Are you ready for a fresh round of market tests in the New Year? Actually, the late-2015 sputter leaves many on Wall Street wondering if a few unresolved market drivers won’t stick around in January and beyond.
Oil, for instance. If you ask the majority of oil industry analysts, culprits including heavy supplies that zapped some 30% from crude oil’s price in 2015 (and stained the stock market) could persist. As can be typical after a big move like crude’s, short-term volatility could emerge to deliver some pricing relief to futures contracts. But most industry analysts believe it will take time for energy supply and demand issues to sort out, considering little inclination from major players to yet change production.
Of course, a strong dollar relative to its global counterparts was a major story for all financial markets. A stronger dollar is a drag on commodity pricing, while holding potentially negative implications for U.S. exporters. For the full year, the ICE Dollar Index, a broad measure of the currency against major rivals, was up 8.8%. Asian stock markets largely closed out 2015 with losses, while Europe is eyeing its fourth straight year of gains.
And then there’s the pacing of Federal Reserve interest rate hikes. Friday’s looming December payrolls report could be the first economic clue of significance in 2016 (see next week’s full economic schedule below). Strength and variety in hiring, as well as potentially inflationary wage growth, have been important points of Fed discussion, members have said in various speeches. December’s hiring snapshot could set the tone for the formal Fed policy conversation that’s due to take place on January 27, and again in March. It’s that March meeting that short-term Fed funds traders give a 56% chance for producing a follow-up interest rate hike, according the CME Group FedWatch.
Glad That’s Over?
Beyond the economy, links between commodities to stocks is a constant reminder of the power of intermarket analysis. Oil’s implications for equity trading were pretty clear as the S&P 500 (SPX) ended the year on a negative tone. The S&P 500 energy sector index had shed over 20% for 2015 through Christmas. That finish left some on Wall Street grateful for a 2015 conclusion placing the broad-based index relatively close to where it started this volatile, commodities-stained trading year. At stake was a fourth straight year of gains for SPX —the longest since 2007, when the index closed the books on a five-year winning streak before the U.S. tipped into recession.

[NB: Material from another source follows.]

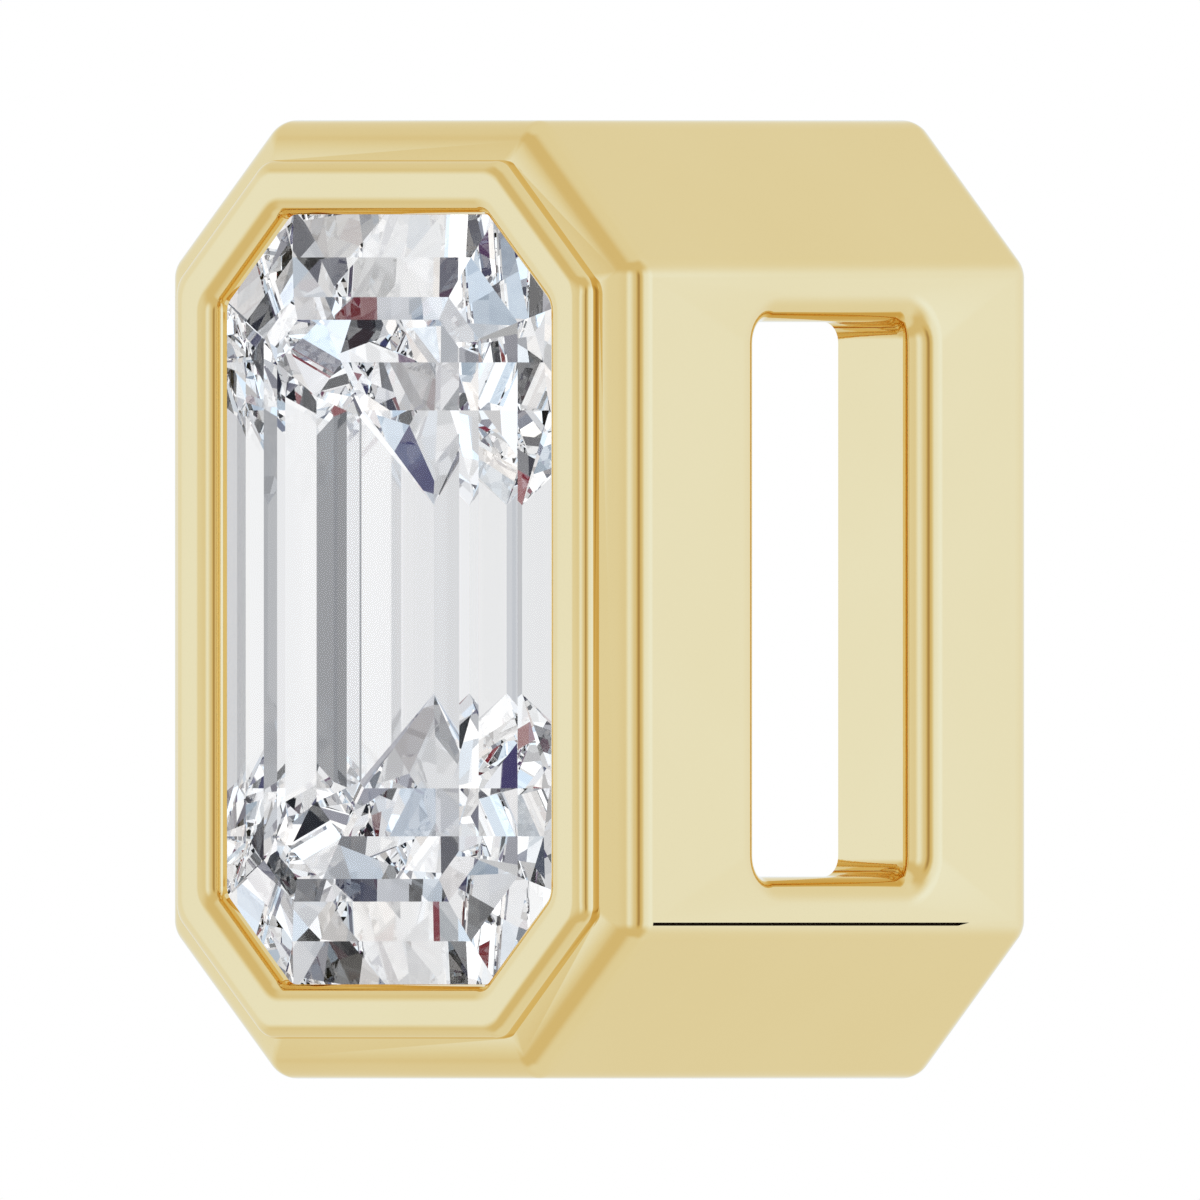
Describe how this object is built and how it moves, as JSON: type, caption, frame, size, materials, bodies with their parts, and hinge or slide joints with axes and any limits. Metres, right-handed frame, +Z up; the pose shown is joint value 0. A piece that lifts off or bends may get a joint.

This year’s losses sure painted the blue chips red. The Dow Jones Industrial Average ($DJI) needed to secure some 219 points on New Year’s Eve alone to salvage a breakeven finish for the year; it fell by triple digits at one point in the session. As is, the blue-chip index logged its biggest one-year percentage decline for the year since 2008, snapping a six-year winning streak.
And on the upside? The bulls did cheer the performance of the tech-studded NASDAQ Composite (COMP), an index of stocks largely immune from 2015’s energy-share crumble. COMP notched a fourth straight annual win, for its longest streak since 2007. There were also standout SPX sectors that could draw increased attention in 2016, especially if they help confirm the improving economy that most Wall Street economists are looking for. For instance, consumer discretionary stocks in the SPX logged a nearly 9% gain for the year, leading all SPX sectors.

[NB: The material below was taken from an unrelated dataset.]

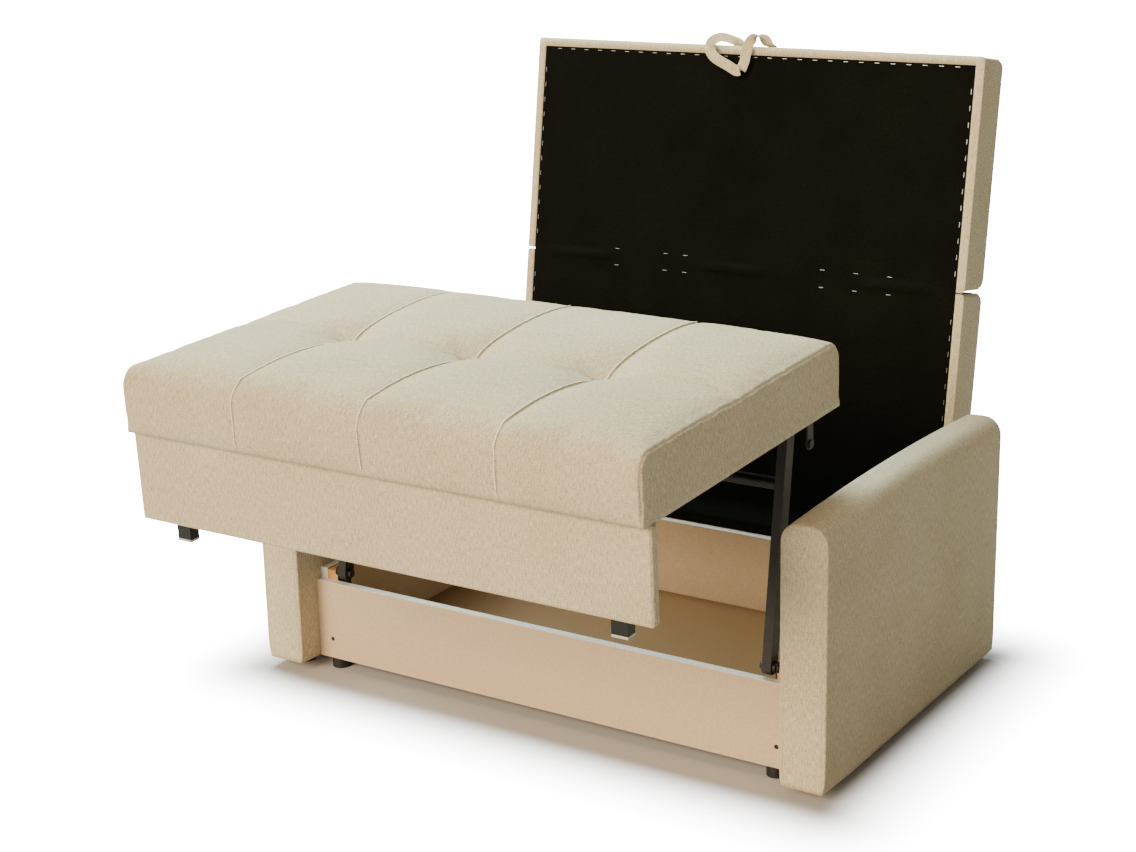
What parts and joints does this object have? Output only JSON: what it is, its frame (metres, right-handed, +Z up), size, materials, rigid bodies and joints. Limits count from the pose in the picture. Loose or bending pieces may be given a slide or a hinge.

As stocks largely sputtered into the finish and the aging bull market (eyeing its seventh birthday in March 2016), it begs the question: Could 2016 be a year for stock pickers? A cloudy macroeconomic picture and the age of the stock market’s current run could push investors into a careful, sector-by-sector—even name-by-name—approach.
The overall economic environment remains generally positive, with moderate U.S. GDP growth and historically low levels of inflation. Still, some analysts warn that the aging bull could be showing some wear and tear. This will simply put more emphasis on due diligence and in separating micro factors from a macro picture that may look pretty familiar to late 2015.